** begin Given material **

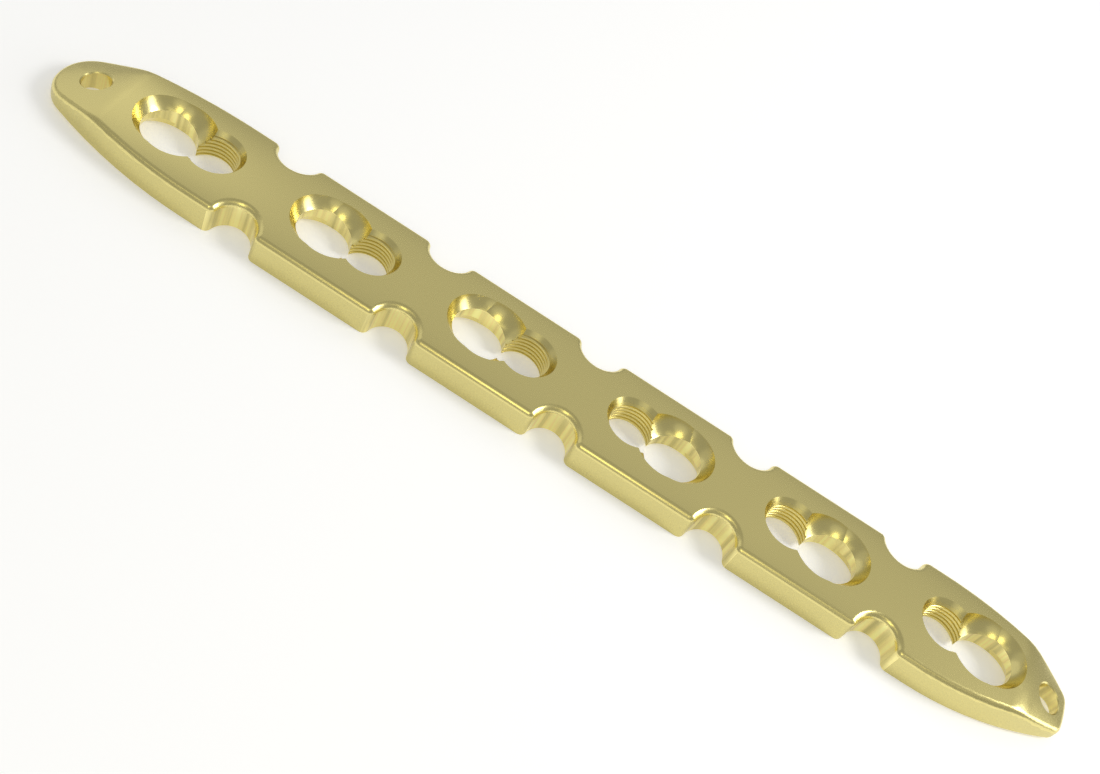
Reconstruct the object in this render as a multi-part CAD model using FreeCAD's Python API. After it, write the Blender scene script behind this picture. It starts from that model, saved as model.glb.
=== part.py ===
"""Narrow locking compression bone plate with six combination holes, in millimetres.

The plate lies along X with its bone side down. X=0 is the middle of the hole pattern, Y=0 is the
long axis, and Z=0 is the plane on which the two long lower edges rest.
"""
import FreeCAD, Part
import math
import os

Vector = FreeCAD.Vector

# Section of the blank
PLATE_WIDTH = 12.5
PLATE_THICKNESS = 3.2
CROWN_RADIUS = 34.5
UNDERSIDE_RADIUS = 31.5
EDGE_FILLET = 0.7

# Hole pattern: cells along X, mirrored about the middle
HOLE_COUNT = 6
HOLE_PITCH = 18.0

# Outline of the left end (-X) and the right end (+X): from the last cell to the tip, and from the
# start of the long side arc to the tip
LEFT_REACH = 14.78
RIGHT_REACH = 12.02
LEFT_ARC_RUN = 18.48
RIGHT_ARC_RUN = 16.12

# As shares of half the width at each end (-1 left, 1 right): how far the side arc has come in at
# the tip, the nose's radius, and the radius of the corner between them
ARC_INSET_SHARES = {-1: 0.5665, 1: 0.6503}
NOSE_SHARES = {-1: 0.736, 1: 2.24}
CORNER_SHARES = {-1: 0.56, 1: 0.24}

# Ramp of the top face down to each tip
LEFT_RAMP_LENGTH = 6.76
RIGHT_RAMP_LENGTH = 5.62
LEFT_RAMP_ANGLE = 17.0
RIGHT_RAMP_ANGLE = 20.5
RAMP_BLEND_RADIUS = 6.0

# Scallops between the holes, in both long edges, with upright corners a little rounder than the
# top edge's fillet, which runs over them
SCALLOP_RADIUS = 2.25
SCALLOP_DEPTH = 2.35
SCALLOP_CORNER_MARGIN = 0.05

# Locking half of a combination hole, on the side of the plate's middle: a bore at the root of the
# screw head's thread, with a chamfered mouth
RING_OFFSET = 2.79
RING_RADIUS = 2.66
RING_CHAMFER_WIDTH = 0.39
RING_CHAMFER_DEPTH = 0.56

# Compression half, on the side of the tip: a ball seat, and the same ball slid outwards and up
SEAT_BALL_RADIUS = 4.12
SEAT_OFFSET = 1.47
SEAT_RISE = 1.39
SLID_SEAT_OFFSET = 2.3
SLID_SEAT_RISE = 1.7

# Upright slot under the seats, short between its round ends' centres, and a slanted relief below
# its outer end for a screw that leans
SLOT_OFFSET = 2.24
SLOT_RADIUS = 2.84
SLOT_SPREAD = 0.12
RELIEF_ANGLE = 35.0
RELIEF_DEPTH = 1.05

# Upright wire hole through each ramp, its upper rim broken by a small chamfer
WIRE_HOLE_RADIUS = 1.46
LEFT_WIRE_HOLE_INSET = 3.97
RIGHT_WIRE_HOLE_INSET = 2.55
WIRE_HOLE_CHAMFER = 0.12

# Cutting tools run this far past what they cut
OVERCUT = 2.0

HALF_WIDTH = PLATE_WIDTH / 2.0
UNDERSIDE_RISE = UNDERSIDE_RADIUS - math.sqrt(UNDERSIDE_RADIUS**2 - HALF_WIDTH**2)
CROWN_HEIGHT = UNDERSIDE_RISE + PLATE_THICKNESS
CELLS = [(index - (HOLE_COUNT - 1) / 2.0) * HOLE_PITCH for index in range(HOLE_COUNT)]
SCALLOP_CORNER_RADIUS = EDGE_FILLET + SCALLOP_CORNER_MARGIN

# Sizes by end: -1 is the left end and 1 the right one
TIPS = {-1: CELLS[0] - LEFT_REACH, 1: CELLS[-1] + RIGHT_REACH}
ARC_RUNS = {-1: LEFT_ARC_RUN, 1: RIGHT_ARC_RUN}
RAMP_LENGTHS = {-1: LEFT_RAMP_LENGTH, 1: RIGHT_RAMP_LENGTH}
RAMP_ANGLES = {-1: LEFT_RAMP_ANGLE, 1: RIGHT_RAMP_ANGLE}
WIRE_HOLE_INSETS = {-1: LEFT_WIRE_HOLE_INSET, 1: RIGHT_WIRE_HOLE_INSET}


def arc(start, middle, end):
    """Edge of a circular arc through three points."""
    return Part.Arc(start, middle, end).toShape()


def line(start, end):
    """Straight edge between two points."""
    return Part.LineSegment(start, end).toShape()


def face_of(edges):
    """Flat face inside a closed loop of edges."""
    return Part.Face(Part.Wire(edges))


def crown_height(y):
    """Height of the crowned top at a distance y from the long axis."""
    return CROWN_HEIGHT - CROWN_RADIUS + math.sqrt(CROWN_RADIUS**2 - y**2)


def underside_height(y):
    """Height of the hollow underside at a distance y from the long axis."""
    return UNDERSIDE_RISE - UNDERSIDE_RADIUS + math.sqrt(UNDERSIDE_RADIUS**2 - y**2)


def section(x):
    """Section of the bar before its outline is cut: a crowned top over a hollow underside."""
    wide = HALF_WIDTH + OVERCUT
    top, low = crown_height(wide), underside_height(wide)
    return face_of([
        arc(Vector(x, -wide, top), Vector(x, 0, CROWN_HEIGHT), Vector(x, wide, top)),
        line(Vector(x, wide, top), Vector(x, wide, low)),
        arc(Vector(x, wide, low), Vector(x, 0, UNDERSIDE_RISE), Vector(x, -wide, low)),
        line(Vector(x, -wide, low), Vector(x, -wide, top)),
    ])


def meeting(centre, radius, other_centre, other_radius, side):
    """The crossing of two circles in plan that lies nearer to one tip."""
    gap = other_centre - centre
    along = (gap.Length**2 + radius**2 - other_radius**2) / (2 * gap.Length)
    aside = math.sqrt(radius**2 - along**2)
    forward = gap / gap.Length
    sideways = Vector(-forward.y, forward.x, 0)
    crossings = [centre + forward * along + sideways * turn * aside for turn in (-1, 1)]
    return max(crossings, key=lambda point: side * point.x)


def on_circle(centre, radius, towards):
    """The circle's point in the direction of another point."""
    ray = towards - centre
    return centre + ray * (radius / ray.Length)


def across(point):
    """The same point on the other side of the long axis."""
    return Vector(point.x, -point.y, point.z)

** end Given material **

Return only the lines spanning from the first line of the material through the line with "SLID_SEAT_RISE = 1.7", copied exactly, both ends kept.

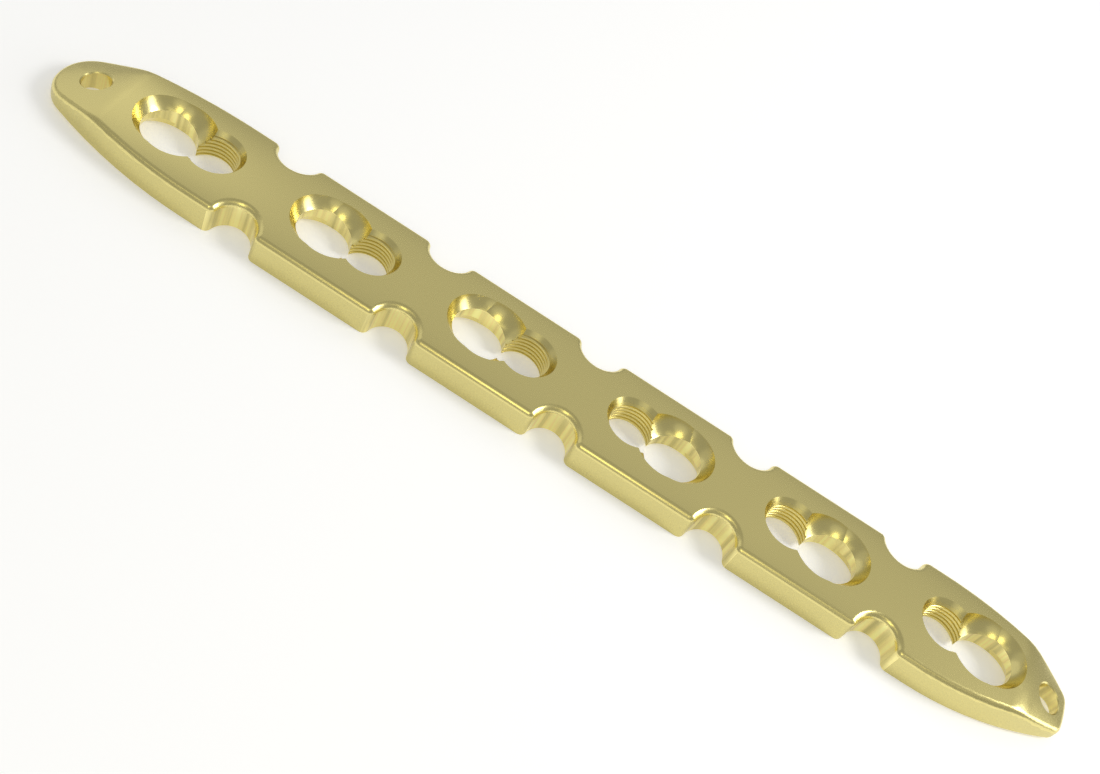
Reconstruct the object in this render as a multi-part CAD model using FreeCAD's Python API. After it, write the Blender scene script behind this picture. It starts from that model, saved as model.glb.
=== part.py ===
"""Narrow locking compression bone plate with six combination holes, in millimetres.

The plate lies along X with its bone side down. X=0 is the middle of the hole pattern, Y=0 is the
long axis, and Z=0 is the plane on which the two long lower edges rest.
"""
import FreeCAD, Part
import math
import os

Vector = FreeCAD.Vector

# Section of the blank
PLATE_WIDTH = 12.5
PLATE_THICKNESS = 3.2
CROWN_RADIUS = 34.5
UNDERSIDE_RADIUS = 31.5
EDGE_FILLET = 0.7

# Hole pattern: cells along X, mirrored about the middle
HOLE_COUNT = 6
HOLE_PITCH = 18.0

# Outline of the left end (-X) and the right end (+X): from the last cell to the tip, and from the
# start of the long side arc to the tip
LEFT_REACH = 14.78
RIGHT_REACH = 12.02
LEFT_ARC_RUN = 18.48
RIGHT_ARC_RUN = 16.12

# As shares of half the width at each end (-1 left, 1 right): how far the side arc has come in at
# the tip, the nose's radius, and the radius of the corner between them
ARC_INSET_SHARES = {-1: 0.5665, 1: 0.6503}
NOSE_SHARES = {-1: 0.736, 1: 2.24}
CORNER_SHARES = {-1: 0.56, 1: 0.24}

# Ramp of the top face down to each tip
LEFT_RAMP_LENGTH = 6.76
RIGHT_RAMP_LENGTH = 5.62
LEFT_RAMP_ANGLE = 17.0
RIGHT_RAMP_ANGLE = 20.5
RAMP_BLEND_RADIUS = 6.0

# Scallops between the holes, in both long edges, with upright corners a little rounder than the
# top edge's fillet, which runs over them
SCALLOP_RADIUS = 2.25
SCALLOP_DEPTH = 2.35
SCALLOP_CORNER_MARGIN = 0.05

# Locking half of a combination hole, on the side of the plate's middle: a bore at the root of the
# screw head's thread, with a chamfered mouth
RING_OFFSET = 2.79
RING_RADIUS = 2.66
RING_CHAMFER_WIDTH = 0.39
RING_CHAMFER_DEPTH = 0.56

# Compression half, on the side of the tip: a ball seat, and the same ball slid outwards and up
SEAT_BALL_RADIUS = 4.12
SEAT_OFFSET = 1.47
SEAT_RISE = 1.39
SLID_SEAT_OFFSET = 2.3
SLID_SEAT_RISE = 1.7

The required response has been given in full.